FIG. 8 is a section view of the disconnect 100 illustrating the disconnect 100 just prior to separation of the first and second portions 101, 109. As previously described, the piston 130 and ball 120 travel axially downwards in the disconnect 100 after the upper portion 113 and lower portion 114 separate due to fluid pressure. The downward movement of the piston 130 urges the wedge sleeve 150 out of contact with the lock nut 146 and the threads of the mandrel 110 come out of engagement with the threads of the lock nut 146. Thereafter, as shown in FIG. 8, continued fluid pressure applied to the piston 130 and ball 120 cause axial movement of o-ring 171 past a port 127 formed in a wall of the mandrel 110. As the fluid is diverted, its pressure necessarily drops and the change in pressure can be measured and noted out of the surface of the well.

The sudden change in pressure indicates that not only are the threads of the mandrel 110 out of engagement with the threads of the lock nut 146, but that the mandrel 110 is at an axial position within the housing 136 of the disconnect 100 whereby, re-engagement between the threads will not result.
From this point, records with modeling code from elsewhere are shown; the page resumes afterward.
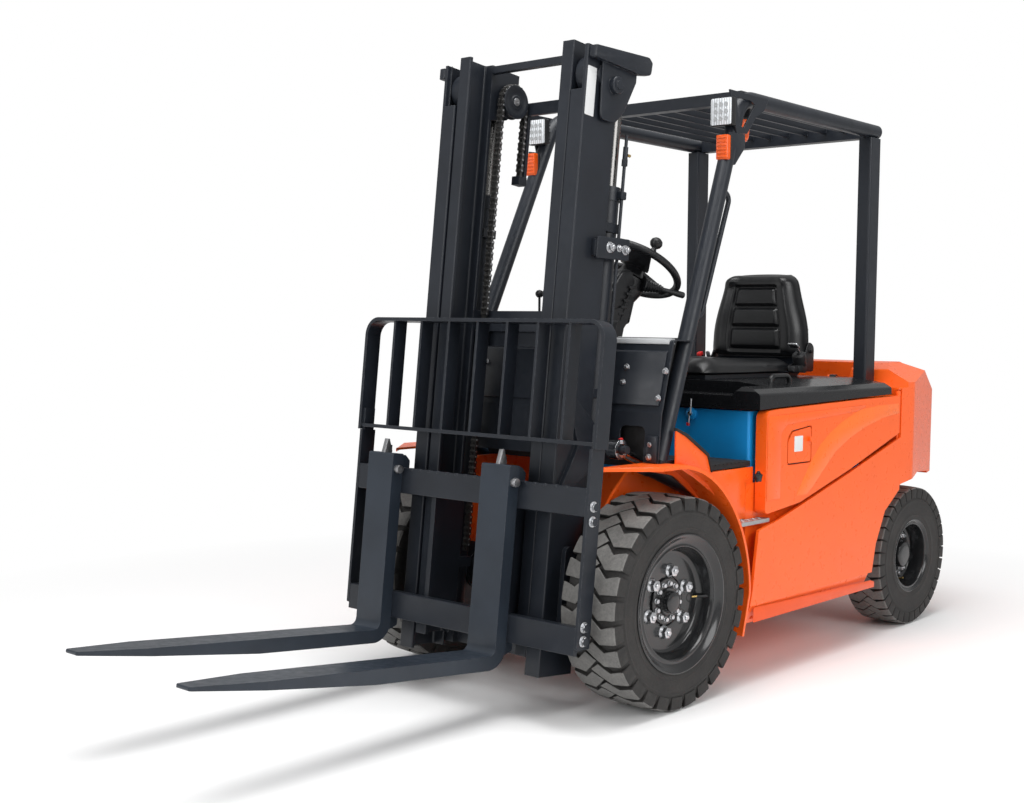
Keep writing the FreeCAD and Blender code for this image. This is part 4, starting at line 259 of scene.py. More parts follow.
ORANGE = (0.955, 0.125, 0.011)
DARK = (0.0125, 0.0155, 0.0215)
WORN = (0.10, 0.105, 0.115)
MATERIALS = {
    "orange": coat("orange_paint", ORANGE, 0.3, tint=0.03, peel=0.01, clear=0.12, edge=0.0012),
    # lighter orange than the side covers, used for the sweep band on them
    "orange_band": coat("orange_band", (0.975, 0.165, 0.016), 0.3, tint=0.03, peel=0.01, clear=0.12,
                        edge=0.0006),
    # darker orange, used for the band low along the body's side
    "orange_low": coat("orange_low", (0.80, 0.085, 0.008), 0.34, tint=0.03, peel=0.01, clear=0.08,
                       edge=0.0006),
    "dark": coat("dark_paint", DARK, 0.36, worn=WORN, peel=0.08, tint=0.12),
    "blade": coat("blade_paint", (0.02, 0.027, 0.038), 0.34, worn=WORN, peel=0.1, tint=0.12),
    "rim": coat("rim_paint", (0.012, 0.0125, 0.0135), 0.2, peel=0.02, tint=0.1, clear=0.4),
    "zinc": metal_finish("zinc", (0.62, 0.63, 0.65), 0.3, scratch=0.03, edge=0.0006),
    "galvanised": metal_finish("galvanised", (0.5, 0.51, 0.52), 0.42, scratch=0.3),
    "chrome": metal_finish("rod_chrome", (0.72, 0.73, 0.75), 0.1, scratch=0.02),
    "rod": metal_finish("lift_rod_steel", (0.2, 0.195, 0.19), 0.22, scratch=0.02),
    "chain": metal_finish("chain_steel", (0.12, 0.118, 0.115), 0.42),
    "brass": metal_finish("brass", (0.6, 0.42, 0.16), 0.3),
    "plastic": coat("black_plastic", (0.011, 0.0115, 0.013), 0.4, tint=0.1, grain=260, edge=0.0015),
    "hood": coat("hood_plastic", (0.0075, 0.008, 0.0092), 0.24, peel=0.012, tint=0.08, grain=120,
                 edge=0.0015),
    "vinyl": vinyl("seat_vinyl", (0.004, 0.0044, 0.0053), 0.31),
    "tyre": rubber("tyre_rubber", (0.0135, 0.013, 0.0125), (0.034, 0.031, 0.029)),
    "tread": rubber("tyre_tread", (0.085, 0.083, 0.08), (0.19, 0.185, 0.176), 0.09),
    "blue": coat("battery_blue", (0.007, 0.245, 0.60), 0.4, tint=0.05, peel=0.05),
    "lamp_glass": lens("lamp_glass", (0.8, 0.83, 0.86), 30, 0.06),
    "amber": lens("amber_lens", (0.9, 0.115, 0.008), 60, 0.06),
    "red": lens("red_lens", (0.5, 0.012, 0.012), 60, 0.05),
    "black": coat("dull_black", (0.004, 0.004, 0.0045), 0.7, edge=0),
    "mat": coat("floor_rubber", (0.014, 0.014, 0.0145), 0.7, peel=0.5, tint=0.2, grain=260),
    "white": coat("blank_plate", (0.72, 0.73, 0.73), 0.4, tint=0.02, peel=0.02, edge=0.0004),
    # light grey: a painted reflection of the sky on the cowl's glossy top strip, and the colour of the
    # headlamps' small reflectors
    "grey_strip": coat("grey_strip", (0.42, 0.43, 0.44), 0.35, tint=0.04),
    "red_button": coat("red_button", (0.55, 0.02, 0.02), 0.4, peel=0.05),
    "worn_steel": metal_finish("worn_steel", (0.34, 0.34, 0.35), 0.45, scratch=0.3),
}

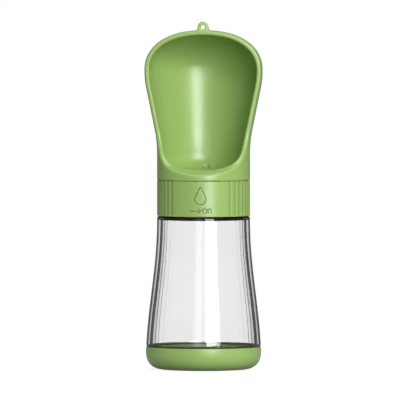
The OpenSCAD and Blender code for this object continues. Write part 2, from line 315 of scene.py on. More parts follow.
class Outline:
    """A closed outline as a table of signed distances, negative inside."""

    STEP = 0.2                # between the table's points
    MARGIN = 6.0              # how far the table reaches past the outline

    def __init__(self, points):
        self.low = np.min(points, axis=0) - self.MARGIN
        size = np.max(points, axis=0) + self.MARGIN - self.low
        counts = np.ceil(size / self.STEP).astype(int) + 1
        a = self.low[0] + self.STEP * np.arange(counts[0])
        b = self.low[1] + self.STEP * np.arange(counts[1])
        self.table = self.measure(points, *np.meshgrid(a, b, indexing="ij"))

    @staticmethod
    def measure(points, a, b):
        nearest = np.full(a.shape, 1e9)
        inside = np.zeros(a.shape, bool)
        for (x0, y0), (x1, y1) in zip(points, points[1:] + points[:1]):
            ex, ey = x1 - x0, y1 - y0
            length = ex * ex + ey * ey
            if length < 1e-12:
                continue
            share = np.clip(((a - x0) * ex + (b - y0) * ey) / length, 0, 1)
            nearest = np.minimum(nearest, (a - x0 - ex * share) ** 2 + (b - y0 - ey * share) ** 2)
            if ey:
                inside ^= ((y0 > b) != (y1 > b)) & (a < ex * (b - y0) / ey + x0)
        return np.where(inside, -1, 1) * np.sqrt(nearest)

    def __call__(self, a, b):
        u = np.clip((a - self.low[0]) / self.STEP, 0, self.table.shape[0] - 1.001)
        v = np.clip((b - self.low[1]) / self.STEP, 0, self.table.shape[1] - 1.001)
        i, j = u.astype(int), v.astype(int)
        u, v = u - i, v - j
        t = self.table
        below = t[i, j] * (1 - u) + t[i + 1, j] * u
        above = t[i, j + 1] * (1 - u) + t[i + 1, j + 1] * u
        return below * (1 - v) + above * v


def both_sides(points):
    """A profile with its mirror image about the axis, so that the axis is no edge."""
    return list(points) + [(-x, z) for x, z in reversed(points)]


def cut_round(a, b, radius):
    """Where both fields are inside, with the edge between them rounded."""
    corner = np.hypot(np.maximum(a + radius, 0), np.maximum(b + radius, 0))
    return np.minimum(-radius, np.maximum(a, b)) + corner


def join_soft(a, b, width):
    """Where either field is inside, with a fillet between them."""
    near = np.maximum(width - np.abs(a - b), 0) / width
    return np.minimum(a, b) - near * near * width / 4


# ---------------------------------------------------------------- scoop

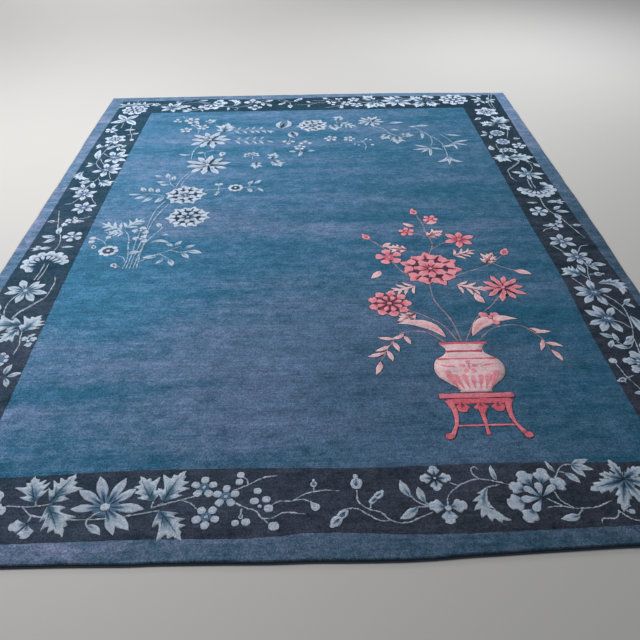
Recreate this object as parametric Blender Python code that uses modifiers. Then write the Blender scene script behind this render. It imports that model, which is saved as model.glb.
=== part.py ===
"""Large hand-knotted wool carpet lying flat, pile side up.

The carpet is a cotton foundation with a block of wool pile standing in it. The foundation runs out
past the pile at both ends as a narrow flat-woven web, and along both long sides a bundle of outer
warps is overcast into a round selvedge. The edges wander a little, as a carpet off the loom does.

Metres, +Z up, +Y towards the far end. The origin is on the floor under the middle of the carpet.
"""
import bmesh
import bpy
import numpy as np

# ---- driving dimensions -------------------------------------------------------------------------
CARPET_WIDTH = 2.740           # over both selvedges, before the edges wander
CARPET_LENGTH = 3.650          # over both end webs, before the edges wander
FOUNDATION_THICKNESS = 0.0035  # cotton warps and wefts
PILE_HEIGHT = 0.0090           # wool above the foundation
END_WEB_WIDTH = 0.009          # flat-woven web past the pile
PILE_STEP = 0.001              # the pile stands this far in from the foundation's long sides
PILE_EDGE_ROUND = 0.003        # the worn upper edge of the pile
PILE_EDGE_STEPS = 3
SELVEDGE_DIAMETER = 0.007      # overcast bundle of outer warps
SELVEDGE_GAP = 0.0003          # clearance between the selvedge and the foundation
SIDE_STATIONS = 44             # outline steps along each long side
END_STATIONS = 32              # outline steps along each end
RIPPLE_HEIGHT = 0.0012         # small waves of the edges
SIDE_RIPPLES = 9.0             # waves along a long side
END_RIPPLES = 7.0              # waves along an end
MM = 0.001

# How far the long sides stand out from their straight lines, from the near end (0) to the far end (1).
# columns: place along the length, left side mm, right side mm
SIDE_WANDER = (
    (0.00, -6.0, -16.0),
    (0.15, -2.0, -14.0),
    (0.35, 0.0, -11.0),
    (0.45, 1.0, -3.0),
    (0.55, -1.0, 3.0),
    (0.70, 0.0, 6.0),
    (0.88, 4.0, 9.0),
    (1.00, 1.0, 11.0),
)

# How far the ends stand out from their straight lines, from the left side (0) to the right side (1).
# columns: place across the width, near end mm, far end mm
END_WANDER = (
    (0.00, 2.0, 1.0),
    (0.25, 6.0, 4.0),
    (0.45, 11.0, 6.0),
    (0.62, 13.0, 7.0),
    (0.72, -1.0, 3.0),
    (0.82, -10.0, -8.0),
    (1.00, -24.0, -34.0),
)

# columns: red, green, blue, opacity
WOOL_BLUE = (0.100, 0.205, 0.320, 1.0)
YARN_CREAM = (0.560, 0.530, 0.500, 1.0)
WOOL_ROUGHNESS = 0.95
YARN_ROUGHNESS = 0.90


# ---- outline ------------------------------------------------------------------------------------
def through_table(place, column, table):
    """Smooth curve through one column of a table: between two rows the height follows a cubic whose
    slope at a row is that of the line through its two neighbours."""
    rows = np.array(table)
    x, y = rows[:, 0], rows[:, column] * MM
    slope = np.gradient(y, x)
    i = np.clip(np.searchsorted(x, place, side="right") - 1, 0, len(x) - 2)
    span = x[i + 1] - x[i]
    t = (place - x[i]) / span
    return (
        y[i] * (1 + 2 * t) * (1 - t) ** 2
        + slope[i] * span * t * (1 - t) ** 2
        + y[i + 1] * t * t * (3 - 2 * t)
        + slope[i + 1] * span * t * t * (t - 1)
    )


def ripple(place, waves, phase):
    """Two unlike sine waves added, which die out towards the corners."""
    fade = np.sin(np.pi * place)
    long_wave = np.sin(2 * np.pi * waves * place + phase)
    short_wave = 0.6 * np.sin(3.7 * np.pi * waves * place + 2 * phase)
    return RIPPLE_HEIGHT * fade * (long_wave + short_wave)


def foundation_edges():
    """The four edges of the foundation as arrays of points: near and far run from left to right, left
    and right from the near end to the far end. Opposite edges share the places of the stations."""
    along = np.linspace(0.0, 1.0, SIDE_STATIONS + 1)
    across = np.linspace(0.0, 1.0, END_STATIONS + 1)
    half_width = CARPET_WIDTH / 2 - SELVEDGE_DIAMETER - SELVEDGE_GAP
    half_length = CARPET_LENGTH / 2
    left_x = -half_width - through_table(along, 1, SIDE_WANDER) - ripple(along, SIDE_RIPPLES, 0.4)
    right_x = half_width + through_table(along, 2, SIDE_WANDER) + ripple(along, SIDE_RIPPLES, 1.9)
    near_y = -half_length - through_table(across, 1, END_WANDER) - ripple(across, END_RIPPLES, 0.9)
    far_y = half_length + through_table(across, 2, END_WANDER) + ripple(across, END_RIPPLES, 2.6)
    left_y = near_y[0] + along * (far_y[0] - near_y[0])
    right_y = near_y[-1] + along * (far_y[-1] - near_y[-1])
    near_x = left_x[0] + across * (right_x[0] - left_x[0])
    far_x = left_x[-1] + across * (right_x[-1] - left_x[-1])
    edges = {
        "left": np.column_stack((left_x, left_y)),
        "right": np.column_stack((right_x, right_y)),
        "near": np.column_stack((near_x, near_y)),
        "far": np.column_stack((far_x, far_y)),
    }
    lowest = np.array((left_x.min(), near_y.min()))
    highest = np.array((right_x.max(), far_y.max()))
    middle = (lowest + highest) / 2
    return {name: points - middle for name, points in edges.items()}


def closed_outline(edges, side_inset, end_inset):
    """One closed loop, anticlockwise from the near left corner, moved in from the four edges."""
    near = edges["near"] + (0.0, end_inset)
    far = edges["far"] - (0.0, end_inset)
    left = edges["left"] + (side_inset, 0.0)
    right = edges["right"] - (side_inset, 0.0)
    near[0, 0], near[-1, 0] = left[0, 0], right[0, 0]
    far[0, 0], far[-1, 0] = left[-1, 0], right[-1, 0]
    return np.vstack((near, right[1:-1], far[::-1], left[-2:0:-1]))


# ---- modelling ----------------------------------------------------------------------------------
def finish(name, colour, roughness):
    """A plain wool or cotton material in the colour of its piece."""
    material = bpy.data.materials.new(name)
    material.use_nodes = True
    shader = material.node_tree.nodes["Principled BSDF"]
    shader.inputs["Base Color"].default_value = colour
    shader.inputs["Roughness"].default_value = roughness
    shader.inputs["Metallic"].default_value = 0.0
    material.diffuse_color = colour
    return material


def add_spline(curve, points, height):
    """A polyline through flat points, all at one height. The fourth value is each point's weight."""
    spline = curve.splines.new("POLY")
    spline.points.add(len(points) - 1)
    heights = np.full(len(points), height)
    spline.points.foreach_set("co", np.column_stack((points, heights, np.ones(len(points)))).ravel())
    return spline


def slab(name, outline, bottom, top, collection):
    """A flat outline made as thick as bottom to top: a filled 2D curve, extruded, as one closed mesh."""
    curve = bpy.data.curves.new(name + "_outline", "CURVE")
    curve.dimensions = "2D"
    curve.fill_mode = "BOTH"
    curve.extrude = (top - bottom) / 2
    add_spline(curve, outline, 0.0).use_cyclic_u = True
    flat = bpy.data.objects.new(name + "_curve", curve)
    flat.location.z = (bottom + top) / 2
    collection.objects.link(flat)
    bpy.context.view_layer.update()
    evaluated = flat.evaluated_get(bpy.context.evaluated_depsgraph_get())
    mesh = bpy.data.meshes.new_from_object(evaluated)
    mesh.name = name
    solid = bpy.data.objects.new(name, mesh)
    collection.objects.link(solid)
    solid.matrix_world = flat.matrix_world
    bpy.data.objects.remove(flat, do_unlink=True)
    cage = bmesh.new()
    cage.from_mesh(mesh)
    bmesh.ops.remove_doubles(cage, verts=cage.verts, dist=0.00001)
    bmesh.ops.recalc_face_normals(cage, faces=cage.faces)
    inner = [edge for edge in cage.edges if all(abs(face.normal.z) > 0.5 for face in edge.link_faces)]
    bmesh.ops.dissolve_edges(cage, edges=inner)
    cage.to_mesh(mesh)
    cage.free()
    return solid


def round_upper_edge(solid, width, steps):
    """Bevel on the rim of the upper face alone."""
    mesh = solid.data
    cage = bmesh.new()
    cage.from_mesh(mesh)
    weight = cage.edges.layers.float.new("bevel_weight_edge")
    for edge in cage.edges:
        edge[weight] = float(all(vert.co.z > 0 for vert in edge.verts))
    cage.to_mesh(mesh)
    cage.free()
    bevel = solid.modifiers.new("worn_edge", "BEVEL")
    bevel.limit_method = "WEIGHT"
    bevel.width = width
    bevel.segments = steps


def carpet(edges, collection, cutters):
    """The foundation, out to the ends of the webs, joined with the block of pile that stands in it."""
    foundation = slab("carpet", closed_outline(edges, 0.0, 0.0), 0.0, FOUNDATION_THICKNESS, collection)
    top = FOUNDATION_THICKNESS + PILE_HEIGHT
    root = FOUNDATION_THICKNESS / 2
    pile_outline = closed_outline(edges, PILE_STEP, END_WEB_WIDTH)
    pile = slab("pile_block", pile_outline, root, top, cutters)
    round_upper_edge(pile, PILE_EDGE_ROUND, PILE_EDGE_STEPS)
    pile.hide_render = True
    pile.display_type = "WIRE"
    join = foundation.modifiers.new("knotted_pile", "BOOLEAN")
    join.operation = "UNION"
    join.solver = "EXACT"
    join.object = pile
    foundation.data.materials.clear()
    foundation.data.materials.append(finish("carpet_wool", WOOL_BLUE, WOOL_ROUGHNESS))
    return foundation


def selvedge(name, edge, outward, collection, material):
    """Round overcast cord beside one long side, a hair away from it, resting on the floor."""
    radius = SELVEDGE_DIAMETER / 2
    route = edge + (outward * (SELVEDGE_GAP + radius), 0.0)
    curve = bpy.data.curves.new(name, "CURVE")
    curve.dimensions = "3D"
    curve.bevel_depth = radius
    curve.bevel_resolution = 2
    curve.use_fill_caps = True
    add_spline(curve, route, radius)
    curve.materials.append(material)
    cord = bpy.data.objects.new(name, curve)
    collection.objects.link(cord)
    return cord


for old in list(bpy.data.objects):
    bpy.data.objects.remove(old, do_unlink=True)

parts = bpy.data.collections.new("chinese_art_deco_rug")
helpers = bpy.data.collections.new("cutters")
bpy.context.scene.collection.children.link(parts)
bpy.context.scene.collection.children.link(helpers)

carpet_edges = foundation_edges()
carpet(carpet_edges, parts, helpers)
overcast_yarn = finish("selvedge_yarn", YARN_CREAM, YARN_ROUGHNESS)
selvedge("selvedge_left", carpet_edges["left"], -1.0, parts, overcast_yarn)
selvedge("selvedge_right", carpet_edges["right"], 1.0, parts, overcast_yarn)
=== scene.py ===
"""Looks of a large hand-knotted Chinese art deco carpet that lies flat with its pile up.

Metres, +Z up, +Y towards the far end, and the origin on the floor under the middle of the carpet.
The sections below follow the carpet as it is made: the cotton foundation, the wool pile knotted in
it, the overcast sides, and then the flowers that are knotted into the band and the field.
"""

import bpy
import numpy as np
from mathutils import Matrix, Vector


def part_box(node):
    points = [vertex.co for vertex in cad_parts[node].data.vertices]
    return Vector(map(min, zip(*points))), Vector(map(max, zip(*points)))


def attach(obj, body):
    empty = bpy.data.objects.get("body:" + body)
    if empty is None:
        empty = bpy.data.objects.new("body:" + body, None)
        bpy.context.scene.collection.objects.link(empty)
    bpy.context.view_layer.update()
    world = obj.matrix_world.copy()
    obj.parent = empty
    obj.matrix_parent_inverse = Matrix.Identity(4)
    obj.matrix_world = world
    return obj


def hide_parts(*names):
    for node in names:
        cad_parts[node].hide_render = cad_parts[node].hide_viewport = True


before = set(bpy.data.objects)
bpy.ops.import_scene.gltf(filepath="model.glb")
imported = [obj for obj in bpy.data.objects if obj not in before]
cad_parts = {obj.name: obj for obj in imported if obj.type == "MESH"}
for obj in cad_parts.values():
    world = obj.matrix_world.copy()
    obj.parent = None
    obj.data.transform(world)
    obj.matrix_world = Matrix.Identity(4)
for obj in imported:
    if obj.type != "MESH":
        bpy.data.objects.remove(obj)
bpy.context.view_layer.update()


# ---- the room: camera, floor and light ----------------------------------------------------------
# The camera stands just past the near end at eye height and looks down the carpet with a fairly wide
# lens. The floor is plain and pale. Broad soft lamps hang high at the left, lower past the far right
# corner and far behind over the floor, and the room's own light fills in.

EYE = (0.0001, -2.8461, 1.6099)
LOOK_DOWN = np.radians(37.666)
LOOK_LEFT = np.radians(-0.745)
HEAD_TILT = np.radians(-0.810)
LENS_MM = 37.306
SENSOR_MM = 36.0

lens = bpy.data.cameras.new("camera")
lens.sensor_fit = "HORIZONTAL"
lens.sensor_width = SENSOR_MM
lens.lens = LENS_MM
camera = bpy.data.objects.new("camera", lens)
bpy.context.scene.collection.objects.link(camera)
aim = Matrix.Rotation(LOOK_LEFT, 4, "Z") @ Matrix.Rotation(np.pi / 2 - LOOK_DOWN, 4, "X")
camera.matrix_world = Matrix.Translation(EYE) @ aim @ Matrix.Rotation(HEAD_TILT, 4, "Z")
bpy.context.scene.camera = camera
bpy.context.scene.view_settings.view_transform = "Standard"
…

Thereafter, the first portion 101 of the disconnect 100 may be pulled out of the wellbore, leaving the second portion 109, and any stock component there below, accessible by fishing tools.

FIG. 9 is a section view showing the first portion 101 of the disconnect removed from the second portion 109. Typically, the portion remaining in the wellbore includes a profile or some other formation accessible by a fishing tool.

While the foregoing is directed to embodiments of the present invention, other and further embodiments of the invention may be devised without departing from the basic scope thereof, and the scope thereof is determined by the claims that follow.